■ Directions ■
What is the number of lines containing the word "bodies"? Please answer with that number and nothing more.

■ Information shown ■
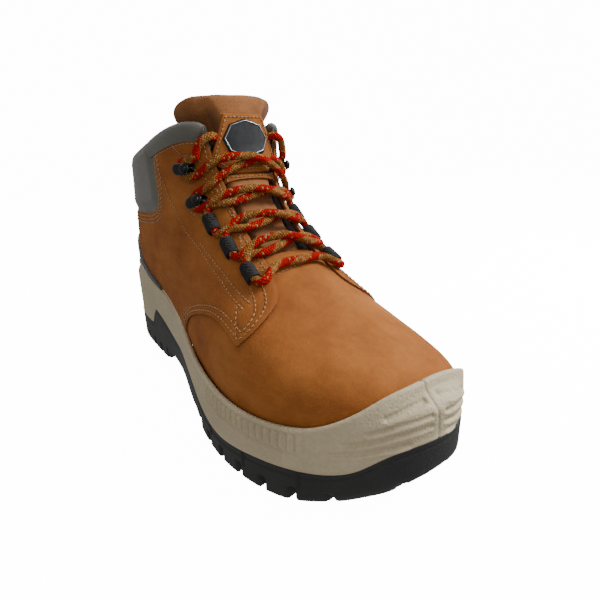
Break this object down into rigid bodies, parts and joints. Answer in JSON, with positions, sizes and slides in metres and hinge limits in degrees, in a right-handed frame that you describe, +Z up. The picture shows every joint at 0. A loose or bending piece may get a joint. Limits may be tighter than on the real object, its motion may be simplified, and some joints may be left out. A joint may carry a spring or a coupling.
{
  "type": "steel toe work boot",
  "caption": "Ankle-high right-foot leather work boot with a steel toe cap, padded tongue and collar, speed hooks, webbing lace loops and a lugged two-part sole.",
  "frame": {"origin": "centre of the bounding box in plan, on the ground the tread stands on", "axes": "+Z up, the toe points along -Y and the heel along +Y, +X is the medial (inner) side of this right boot"},
  "size_m": [0.113, 0.31, 0.1799],
  "materials": {
    "outsole_rubber": "fine granular moulded rubber",
    "midsole_pu": "moulded beige polyurethane",
    "steel": "bare steel",
    "board": "fibre board",
    "footbed_foam": "fabric-topped foam",
    "cap_steel": "epoxy coated steel",
    "soft_strip": "soft edge strip",
    "black_plastic": "satin moulded",
    "collar_grey": "smooth coated",
    "nubuck": "nubuck",
    "lining": "air mesh",
    "tape": "woven tape",
    "foam": "open foam",
    "black_metal": "gloss black",
    "suede": "suede",
    "badge": "gloss black",
    "lace_braid": "round braid, tan with red blocks",
    "lace_tip": "clear-coated film",
    "webbing": "ribbed webbing"
  },
  "bodies": {
    "boot": {"outsole": "outsole_rubber", "midsole": "midsole_pu", "shank": "steel", "insole_board": "board", "footbed": "footbed_foam", "toe_cap": "cap_steel", "toe_cap_strip": "soft_strip", "heel_counter": "board", "heel_overlay": "black_plastic", "backstay": "collar_grey", "vamp": "nubuck", "vamp_lining": "lining", "quarter_lateral": "nubuck", "quarter_medial": "nubuck", "facing_tape_lateral": "tape", "facing_tape_medial": "tape", "quarter_lining": "lining", "collar_cover": "collar_grey", "collar_foam": "foam", "hook_rivets": "black_metal", "hook_washers": "steel", "lace": "lace_braid", "lace_tips": "lace_tip", "lace_hook_upper_lateral": "black_metal", "lace_hook_upper_medial": "black_metal", "lace_hook_lower_lateral": "black_metal", "lace_hook_lower_medial": "black_metal", "lace_loop_top_lateral": "webbing", "lace_loop_top_medial": "webbing", "lace_loop_middle_lateral": "webbing", "lace_loop_middle_medial": "webbing", "lace_loop_bottom_lateral": "webbing", "lace_loop_bottom_medial": "webbing"},
    "tongue": {"tongue_cover": "suede", "tongue_lining": "lining", "tongue_foam": "foam", "tongue_patch": "nubuck", "tongue_badge": "badge"}
  },
  "joints": [
    {"name": "tongue_fold", "type": "hinge", "parent": "boot", "child": "tongue", "pos_m": [0, -0.05, 0.09], "axis": [-1, 0, 0], "range_deg": [0, 8], "stiffness_Nm_per_rad": 0.5}
  ]
}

■ Complete output ■
2